• **RECORDS FOR THE TASK**
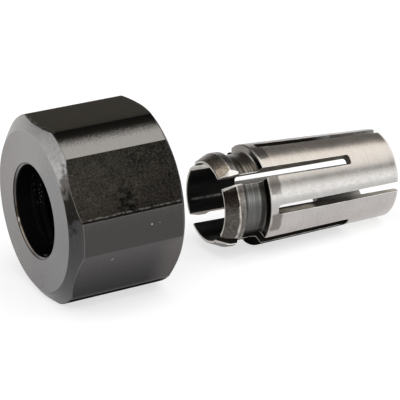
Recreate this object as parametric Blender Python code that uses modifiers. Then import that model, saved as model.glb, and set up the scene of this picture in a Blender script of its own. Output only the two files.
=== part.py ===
"""A router collet and its clamping nut, lying one behind the other on a table.

Metres, +Z up. +X runs along the nut's axis, from its outer face towards the collet.
The origin is on the table, under the middle of the pair.

Each piece is turned about its own local Z, with its outer face at z = 0 and the rest
of it below, and is then laid down with local X pointing up.
"""

import math

import bmesh
import bpy
from mathutils import Matrix, Vector

MM = 0.001

# Collet, bore and walls
COLLET_LENGTH = 20.8 * MM
COLLET_BORE = 8.0 * MM
BORE_CHAMFER = 0.1 * MM
NOSE_WALL = 0.36 * MM
NECK_WALL = 0.48 * MM
BODY_WALL = 1.35 * MM
TAIL_WALL = 0.775 * MM
TAIL_RADIUS = 0.38 * MM

# Collet, snap head and shoulder
HEAD_SNAP = 0.31 * MM
HEAD_BEVEL_LENGTH = 1.34 * MM
HEAD_LAND_LENGTH = 0.81 * MM
HEAD_BACK_LENGTH = 0.28 * MM
NECK_FILLET = 0.3 * MM
SHOULDER_ANGLE = math.radians(22.0)
SHOULDER_EDGE = 0.12 * MM

# Collet, slots: each blade cuts two opposite slots, and the two ends take turns
BLADES_PER_END = 2
NOSE_SLOT_WIDTH = 1.15 * MM
TAIL_SLOT_WIDTH = 1.0 * MM
SLOT_CORNER = 0.2 * MM
TAIL_BRIDGE = 5.6 * MM
SHOULDER_BRIDGE = 0.93 * MM

# Nut, outside: a turned blank with six flats
ACROSS_FLATS = 18.0 * MM
FLAT_DEPTH = 0.55 * MM
NUT_LENGTH = 12.15 * MM
NUT_CHAMFER_ANGLE = math.radians(35.0)
FRONT_CHAMFER_WIDTH = 1.41 * MM
REAR_CHAMFER_WIDTH = 0.7 * MM

# Nut, inside: a lip that snaps into the collet's neck, a seat, a relief and the thread
LIP_LENGTH = 1.7 * MM
LIP_CHAMFER = 0.27 * MM
THREAD_PITCH = 1.0 * MM
RELIEF_CLEARANCE = 0.15 * MM
RELIEF_LENGTH = 1.1 * MM

# Fits: lip round neck, lip along neck, and the spindle's wall between collet and thread
NECK_CLEARANCE = 0.17 * MM
NECK_END_CLEARANCE = 0.14 * MM
SPINDLE_WALL = 1.65 * MM

# How the pair lies on the table
SPACING = 7.6 * MM
COLLET_SIDESTEP = 0.83 * MM
COLLET_YAW = math.radians(-0.6)

# Facets
NUT_STEPS = 96
COLLET_STEPS = 96
ROUND_STEPS = 4
SLOT_CORNER_STEPS = 3
SHARP_ANGLE = math.radians(12.0)
OVERSHOOT = 1.0 * MM

# Sizes that follow from those above
NOSE_DIAMETER = COLLET_BORE + 2 * NOSE_WALL
NECK_DIAMETER = COLLET_BORE + 2 * NECK_WALL
BODY_DIAMETER = COLLET_BORE + 2 * BODY_WALL
TAIL_DIAMETER = COLLET_BORE + 2 * TAIL_WALL
LIP_BORE = NECK_DIAMETER + 2 * NECK_CLEARANCE
HEAD_DIAMETER = LIP_BORE + 2 * HEAD_SNAP
NUT_DIAMETER = ACROSS_FLATS + 2 * FLAT_DEPTH
THREAD_DIAMETER = BODY_DIAMETER + 2 * SPINDLE_WALL
THREAD_MINOR_DIAMETER = THREAD_DIAMETER - 1.0825 * THREAD_PITCH
HEAD_END = HEAD_BEVEL_LENGTH + HEAD_LAND_LENGTH + HEAD_BACK_LENGTH
LIP_END = LIP_CHAMFER + LIP_LENGTH
SHOULDER_START = HEAD_END + LIP_END + NECK_END_CLEARANCE
SHOULDER_HEIGHT = (BODY_DIAMETER - NECK_DIAMETER) / 2 - NECK_FILLET
BODY_START = SHOULDER_START + SHOULDER_HEIGHT * math.tan(SHOULDER_ANGLE)

LAY_DOWN = Matrix.Rotation(math.radians(-90.0), 4, "Y")


def arc(centre, radius, start, end):
    """Points on a circle arc in the profile plane, from one angle to the other."""
    angles = [start + (end - start) * i / ROUND_STEPS for i in range(ROUND_STEPS + 1)]
    return [(centre[0] + radius * math.cos(a), centre[1] + radius * math.sin(a)) for a in angles]


def nut_profile():
    """(radius, distance from the outer face) round the nut's section, outside first."""
    outer = NUT_DIAMETER / 2
    slope = math.tan(NUT_CHAMFER_ANGLE)
    lip = LIP_BORE / 2
    seat = BODY_DIAMETER / 2 + NECK_CLEARANCE
    minor = THREAD_MINOR_DIAMETER / 2
    relief = THREAD_DIAMETER / 2 + RELIEF_CLEARANCE
    lead_in = relief - minor
    seat_end = LIP_END + (seat - lip) * math.tan(SHOULDER_ANGLE)
    relief_end = seat_end + RELIEF_LENGTH
    return [
        (outer - FRONT_CHAMFER_WIDTH, 0.0),
        (outer, FRONT_CHAMFER_WIDTH * slope),
        (outer, NUT_LENGTH - REAR_CHAMFER_WIDTH * slope),
        (outer - REAR_CHAMFER_WIDTH, NUT_LENGTH),
        (relief, NUT_LENGTH),
        (minor, NUT_LENGTH - lead_in),
        (minor, relief_end + lead_in),
        (relief, relief_end),
        (relief, seat_end),
        (seat, seat_end),
        (lip, LIP_END),
        (lip, LIP_CHAMFER),
        (lip + LIP_CHAMFER, 0.0),
    ]


def collet_profile():
    """(radius, distance from the nose) round the collet's section, outside first."""
    bore = COLLET_BORE / 2
    head = HEAD_DIAMETER / 2
    neck = NECK_DIAMETER / 2
    body = BODY_DIAMETER / 2
    fillet_centre = (neck + NECK_FILLET, SHOULDER_START - NECK_FILLET)
    tail_centre = (TAIL_DIAMETER / 2 - TAIL_RADIUS, COLLET_LENGTH - TAIL_RADIUS)
    return [
        (NOSE_DIAMETER / 2, 0.0),
        (head, HEAD_BEVEL_LENGTH),
        (head, HEAD_BEVEL_LENGTH + HEAD_LAND_LENGTH),
        (neck, HEAD_END),
        *arc(fillet_centre, NECK_FILLET, math.pi, math.pi / 2),
        (body - SHOULDER_EDGE, BODY_START),
        (body, BODY_START + SHOULDER_EDGE),
        *arc(tail_centre, TAIL_RADIUS, 0.0, math.pi / 2),
        (bore + BORE_CHAMFER, COLLET_LENGTH),
        (bore, COLLET_LENGTH - BORE_CHAMFER),
        (bore, BORE_CHAMFER),
        (bore + BORE_CHAMFER, 0.0),
    ]


def new_collection(name):
    """Make a collection in the scene."""
    collection = bpy.data.collections.new(name)
    bpy.context.scene.collection.children.link(collection)
    return collection


def new_object(name, mesh, collection):
    """Make an object from a mesh and put it in a collection."""
    obj = bpy.data.objects.new(name, mesh)
    collection.objects.link(obj)
    return obj


def turned(name, profile, steps, collection):
    """Revolve a closed (radius, depth) profile about local Z."""
    mesh = bpy.data.meshes.new(name)
    points = [(radius, 0.0, -depth) for radius, depth in profile]
    edges = [(i, (i + 1) % len(points)) for i in range(len(points))]
    mesh.from_pydata(points, edges, [])
    obj = new_object(name, mesh, collection)
    screw = obj.modifiers.new("turn", "SCREW")
    screw.axis = "Z"
    screw.angle = 2 * math.pi
    screw.steps = steps
    screw.render_steps = steps
    screw.use_merge_vertices = True
    screw.merge_threshold = 0.000001
    return obj


def cutter(name, mesh, collection):
    """Make an object that only cuts or trims another."""
    obj = new_object(name, mesh, collection)
    obj.hide_render = True
    obj.display_type = "WIRE"
    return obj


def boolean(obj, tool, operation):
    """Cut or trim an object with a tool."""
    modifier = obj.modifiers.new(tool.name, "BOOLEAN")
    modifier.operation = operation
    modifier.solver = "EXACT"
    modifier.object = tool


def hexagon_bar(name, collection):
    """The hexagon that leaves six wrench flats on the turned blank, one facing +X."""
    mesh = bpy.data.meshes.new(name)
    bm = bmesh.new()
    corner_radius = ACROSS_FLATS / 2 / math.cos(math.pi / 6)
    bmesh.ops.create_cone(
        bm,
        cap_ends=True,
        segments=6,
        radius1=corner_radius,
        radius2=corner_radius,
        depth=NUT_LENGTH + 2 * OVERSHOOT,
        matrix=Matrix.Translation((0.0, 0.0, -NUT_LENGTH / 2)),
    )
    bm.to_mesh(mesh)
    bm.free()
    return cutter(name, mesh, collection)


def slot_blade(name, width, open_end, closed_end, angle, collection):
    """A blade through the whole diameter, between two depths, rounded at its closed end."""
    mesh = bpy.data.meshes.new(name)
    bm = bmesh.new()
    size = (BODY_DIAMETER + 2 * OVERSHOOT, width, abs(closed_end - open_end))
    middle = Matrix.Translation((0.0, 0.0, -(open_end + closed_end) / 2))
    bmesh.ops.create_cube(bm, size=1.0, matrix=middle @ Matrix.Diagonal((*size, 1.0)))
    closed_face = [v for v in bm.verts if abs(v.co.z + closed_end) < SLOT_CORNER / 10]
    corners = [
        edge
        for edge in bm.edges
        if all(v in closed_face for v in edge.verts)
        and edge.verts[0].co.y * edge.verts[1].co.y > 0.0
    ]
    bmesh.ops.bevel(
        bm,
        geom=corners,
        offset=SLOT_CORNER,
        segments=SLOT_CORNER_STEPS,
        profile=0.5,
        affect="EDGES",
    )
    bmesh.ops.rotate(bm, verts=bm.verts, matrix=Matrix.Rotation(angle, 3, "Z"))
    bm.to_mesh(mesh)
    bm.free()
    return cutter(name, mesh, collection)


def slot_blades(collection):
    """The blades of both ends, each end's set turned half a step from the other's."""
    blades = []
    step = math.pi / BLADES_PER_END
    nose_closed = COLLET_LENGTH - TAIL_BRIDGE
    tail_closed = BODY_START + SHOULDER_BRIDGE
    tail_open = COLLET_LENGTH + OVERSHOOT
    for i in range(BLADES_PER_END):
        nose = ("nose_slots_%d" % i, NOSE_SLOT_WIDTH, -OVERSHOOT, nose_closed, step * (i + 0.5))
        tail = ("tail_slots_%d" % i, TAIL_SLOT_WIDTH, tail_open, tail_closed, step * i)
        blades.append(slot_blade(*nose, collection))
        blades.append(slot_blade(*tail, collection))
    return blades


def apply_modifiers(obj):
    """Keep the modelled result as the mesh, smooth between its real edges."""
    evaluated = obj.evaluated_get(bpy.context.evaluated_depsgraph_get())
    mesh = bpy.data.meshes.new_from_object(evaluated)
    mesh.name = obj.name
    obj.modifiers.clear()
    obj.data = mesh
    mesh.shade_smooth()
    mesh.set_sharp_from_angle(angle=SHARP_ANGLE)


def finish_material(obj, name, colour, roughness, metallic):
    """Give a piece its own Principled material."""
    material = bpy.data.materials.new(name)
    material.use_nodes = True
    shader = material.node_tree.nodes["Principled BSDF"]
    shader.inputs["Base Color"].default_value = (*colour, 1.0)
    shader.inputs["Roughness"].default_value = roughness
    shader.inputs["Metallic"].default_value = metallic
    obj.data.materials.clear()
    obj.data.materials.append(material)


def build_nut(parts, cutters):
    """The clamping nut, lying on one of its flats."""
    nut = turned("collet_nut", nut_profile(), NUT_STEPS, parts)
    boolean(nut, hexagon_bar("hexagon", cutters), "INTERSECT")
    apply_modifiers(nut)
    finish_material(nut, "black_oxide_steel", (0.035, 0.034, 0.033), 0.38, 0.85)
    nut.matrix_world = Matrix.Translation((0.0, 0.0, ACROSS_FLATS / 2)) @ LAY_DOWN
    return nut


def collet_rest():
    """Tilt and nose height of the collet lying on its shoulder and its tail slot's edges."""
    front = BODY_DIAMETER / 2
    front_station = BODY_START + SHOULDER_EDGE
    rear = math.sqrt((TAIL_DIAMETER / 2) ** 2 - (TAIL_SLOT_WIDTH / 2) ** 2)
    rear_station = COLLET_LENGTH - TAIL_RADIUS
    tilt = math.atan((front - rear) / (rear_station - front_station))
    height = front * math.cos(tilt) + front_station * math.sin(tilt)
    return tilt, height


def build_collet(parts, cutters):
    """The slotted collet, lying behind the nut with its nose towards it."""
    collet = turned("collet", collet_profile(), COLLET_STEPS, parts)
    for blade in slot_blades(cutters):
        boolean(collet, blade, "DIFFERENCE")
    apply_modifiers(collet)
    finish_material(collet, "ground_steel", (0.62, 0.59, 0.56), 0.3, 1.0)
    tilt, height = collet_rest()
    nose = Matrix.Translation((NUT_LENGTH + SPACING, COLLET_SIDESTEP, height))
    aim = Matrix.Rotation(COLLET_YAW, 4, "Z") @ Matrix.Rotation(tilt, 4, "Y")
    collet.matrix_world = nose @ aim @ LAY_DOWN
    return collet


def centre_over_origin(pieces):
    """Slide the pair along the table until its box is centred on the origin."""
    corners = [piece.matrix_world @ vertex.co for piece in pieces for vertex in piece.data.vertices]
    middle = [(min(c[i] for c in corners) + max(c[i] for c in corners)) / 2 for i in (0, 1)]
    slide = Matrix.Translation(Vector((-middle[0], -middle[1], 0.0)))
    for piece in pieces:
        piece.matrix_world = slide @ piece.matrix_world


def main():
    for obj in list(bpy.data.objects):
        bpy.data.objects.remove(obj, do_unlink=True)
    parts = new_collection("collet_with_nut")
    cutters = new_collection("cutters")
    centre_over_origin([build_nut(parts, cutters), build_collet(parts, cutters)])


main()
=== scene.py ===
"""Looks of a router collet and its clamping nut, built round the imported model.

Both pieces are rebuilt at the model's sizes, with broken edges, a cut thread, turned rings
and filed slot edges. Lengths are metres in the model's frame, and the points of a section
are (radius, depth). Finishes work in millimetres and degrees on each piece's own axis.
"""

import math
from collections import namedtuple

import bpy
from mathutils import Matrix, Vector, noise


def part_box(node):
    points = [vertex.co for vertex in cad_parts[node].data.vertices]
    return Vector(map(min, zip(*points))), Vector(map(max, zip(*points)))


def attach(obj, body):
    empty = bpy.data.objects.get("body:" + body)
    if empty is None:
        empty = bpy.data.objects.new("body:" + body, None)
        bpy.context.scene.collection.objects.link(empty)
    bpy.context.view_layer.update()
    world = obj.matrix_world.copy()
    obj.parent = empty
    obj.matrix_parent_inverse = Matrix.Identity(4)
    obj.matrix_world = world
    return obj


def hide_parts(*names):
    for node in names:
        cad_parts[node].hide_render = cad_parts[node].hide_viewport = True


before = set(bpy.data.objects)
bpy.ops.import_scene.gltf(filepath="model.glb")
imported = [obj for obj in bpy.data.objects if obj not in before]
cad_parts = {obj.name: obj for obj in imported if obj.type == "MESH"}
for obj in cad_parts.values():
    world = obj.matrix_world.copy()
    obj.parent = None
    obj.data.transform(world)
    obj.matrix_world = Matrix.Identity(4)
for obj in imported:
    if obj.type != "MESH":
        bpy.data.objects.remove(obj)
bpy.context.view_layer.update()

MM = 0.001

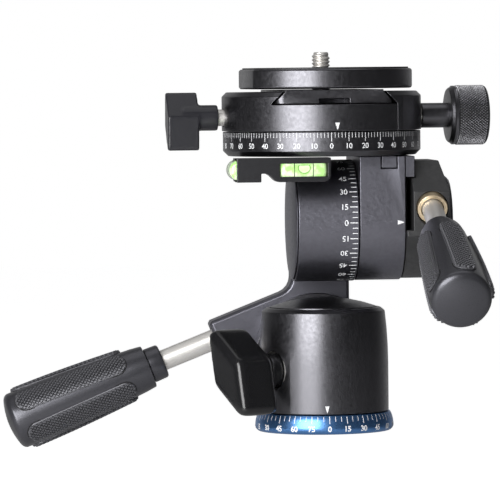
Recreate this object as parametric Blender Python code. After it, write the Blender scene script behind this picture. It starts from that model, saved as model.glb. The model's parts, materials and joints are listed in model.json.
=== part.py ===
"""Four-axis tripod head: pan base, side roll, front tilt and a panning clamp with its camera plate.

Metres, +Z up. The origin is the centre of the base's underside, where the tripod's stud enters.
+X is the side of the clamp knob, -Y is the front with the dials' index marks.
"""

import math

import bmesh
import bpy
from mathutils import Matrix, Vector

# Fits shared by every piece
GAP = 0.0003
OVERRUN = 0.002

# Counts of sides on turned pieces
BIG_ROUND = 48
MID_ROUND = 24
SMALL_ROUND = 14
ARC_STEPS = 4

# Base dial and spindle
BASE_HEIGHT = 0.0066
BASE_RADIUS = 0.0246
BASE_TOP_RADIUS = 0.0234
BASE_FOOT_RADIUS = 0.0232
BASE_BULGE_SHARES = (0.20, 0.42)
BASE_SLOPE_RADIUS = 0.0242
BASE_SLOPE_SHARE = 0.74
SPINDLE_FLANGE_RADIUS = 0.0160
SPINDLE_FLANGE_HEIGHT = 0.0050
SPINDLE_RADIUS = 0.0090
SOCKET_RADIUS = 0.0046
SOCKET_DEPTH = 0.0120
RETAINER_RADIUS = 0.0135
RETAINER_THICKNESS = 0.0020
RETAINER_SCREW_RADIUS = 0.0025
RETAINER_SCREW_LENGTH = 0.0090
RETAINER_HEAD_RADIUS = 0.0050
RETAINER_HEAD_HEIGHT = 0.0032

# Pan barrel
BARREL_RADIUS = 0.0229
BARREL_TOP_RADIUS = 0.0218
BARREL_RIM_RADIUS = 0.0202
BARREL_STRAIGHT_TOP = 0.0240
BARREL_TAPER_SHARES = ((0.33, 0.88), (0.67, 0.55))
BARREL_WALL_TOP = 0.0423
BARREL_RIM_TOP = 0.0436
BARREL_WEB_TOP = 0.0285
BARREL_MOUTH_RADIUS = 0.0190
BARREL_CAVITY_RADIUS = 0.0175
BARREL_LEDGE_DEPTH = 0.0031
BUSH_WALL = 0.0032
DOME_RISE = 0.0033
DOME_TOP = 0.0472

# Roll joint at the back of the barrel
ROLL_HEIGHT = 0.0245
BOSS_RADIUS = 0.0230
BOSS_FACE_RISE = 0.0003
BOSS_DISC_THICKNESS = 0.0026
BOSS_BODY_DEPTH = 0.0064
ROLL_AXLE_RADIUS = 0.0050
ROLL_NUT_RADIUS = 0.0085
ROLL_NUT_THICKNESS = 0.0032
WASHER_RADIUS = 0.0120
WASHER_THICKNESS = 0.0014

# Pan lock knob
PAN_KNOB_ANGLE = math.radians(60)
PAN_KNOB_HEIGHT = 0.0220
PAN_KNOB_TWIST = math.radians(12)
PAN_STEM_RADIUS = 0.0060
PAN_SEAT_RADIUS = 0.0070
PAN_SEAT_DISTANCE = 0.0185
PAN_WING_DISTANCE = 0.0296
PAN_WING_THICKNESS = 0.0128
PAN_WING_LENGTH = 0.0320
PAN_WING_WIDTH = 0.0164
WING_SHOULDER_SHARE = 0.10
WING_TIP_SHARE = 0.25
WING_EDGE_SHARE = 0.10
LOCK_SCREW_RADIUS = 0.0030
LOCK_PAD_LENGTH = 0.0032

# Roll yoke: plate, neck, handle arm and tilt housing
YOKE_THICKNESS = 0.0120
YOKE_HUB_RADIUS = 0.0170
NECK_LEFT = 0.0088
NECK_RIGHT = 0.0121
HOUSING_HALF_WIDTH = 0.0108
WEB_DROP = 0.0163
YOKE_EDGE = 0.0010
ARM_HALF_WIDTH = 0.0068
ARM_FILLET = 0.0060
ARM_END_X = -0.0363
ARM_END_Z = 0.0310
HANDLE_SLOPE = math.radians(21.5)

# Tilt joint
HOUSING_RADIUS = 0.0215
DOME_CLEARANCE = 0.0056
TILT_AXLE_RADIUS = 0.0060
TILT_AXLE_END = 0.0420
END_CAP_RADIUS = 0.0208
END_CAP_PLUG_RADIUS = 0.0170
END_CAP_PLUG_DEPTH = 0.0020
END_CAP_EDGE = 0.0006
END_CAP_BULGE = 0.0010
TILT_WASHER_RADIUS = 0.0150

# Tilt bracket and lock block
BRACKET_RADIUS = 0.0213
BRACKET_WIDTH = 0.0160
BRACKET_RISE = 0.0229
FLANGE_REACH = 0.0034
KEY_WIDTH = 0.0052
KEY_HEIGHT = 0.0040
KEY_DEPTH = 0.0015
KEY_CENTRE_X = 0.0215
BLOCK_WIDTH = 0.0152
BLOCK_NOSE_DROP = 0.0053
BLOCK_FACE_HEIGHT = 0.0157
BLOCK_SLANT_HEIGHT = 0.0107
BLOCK_FRONT_Y = -0.0240
BLOCK_TOP_FRONT_Y = -0.0130
BLOCK_TOP_BACK_Y = 0.0140
BLOCK_LOWER_RADIUS = 0.0208
BLOCK_ARC_START = math.radians(205)
BLOCK_CHAMFER = 0.0032
SLOT_WIDTH = 0.0022
SLOT_HEIGHT = 0.0186
SLOT_RISE = 0.0155
SLOT_BACK_Y = -0.0080
AXLE_CAP_RADIUS = 0.0153
AXLE_CAP_THICKNESS = 0.0019
HANDLE_BUSH_RADIUS = 0.0053
HANDLE_BUSH_DEPTH = 0.0060
HANDLE_BUSH_PROUD = 0.0006
TILT_HANDLE_X = 0.0362
TILT_HANDLE_RISE = 0.0044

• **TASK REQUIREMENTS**
Repeat, character for character, the lines of the material above from the line with "0.56), 0.3, 1.0)" through the line with "if empty is".

• **REPLY**
    finish_material(collet, "ground_steel", (0.62, 0.59, 0.56), 0.3, 1.0)
    tilt, height = collet_rest()
    nose = Matrix.Translation((NUT_LENGTH + SPACING, COLLET_SIDESTEP, height))
    aim = Matrix.Rotation(COLLET_YAW, 4, "Z") @ Matrix.Rotation(tilt, 4, "Y")
    collet.matrix_world = nose @ aim @ LAY_DOWN
    return collet


def centre_over_origin(pieces):
    """Slide the pair along the table until its box is centred on the origin."""
    corners = [piece.matrix_world @ vertex.co for piece in pieces for vertex in piece.data.vertices]
    middle = [(min(c[i] for c in corners) + max(c[i] for c in corners)) / 2 for i in (0, 1)]
    slide = Matrix.Translation(Vector((-middle[0], -middle[1], 0.0)))
    for piece in pieces:
        piece.matrix_world = slide @ piece.matrix_world


def main():
    for obj in list(bpy.data.objects):
        bpy.data.objects.remove(obj, do_unlink=True)
    parts = new_collection("collet_with_nut")
    cutters = new_collection("cutters")
    centre_over_origin([build_nut(parts, cutters), build_collet(parts, cutters)])


main()
=== scene.py ===
"""Looks of a router collet and its clamping nut, built round the imported model.

Both pieces are rebuilt at the model's sizes, with broken edges, a cut thread, turned rings
and filed slot edges. Lengths are metres in the model's frame, and the points of a section
are (radius, depth). Finishes work in millimetres and degrees on each piece's own axis.
"""

import math
from collections import namedtuple

import bpy
from mathutils import Matrix, Vector, noise


def part_box(node):
    points = [vertex.co for vertex in cad_parts[node].data.vertices]
    return Vector(map(min, zip(*points))), Vector(map(max, zip(*points)))


def attach(obj, body):
    empty = bpy.data.objects.get("body:" + body)
    if empty is None:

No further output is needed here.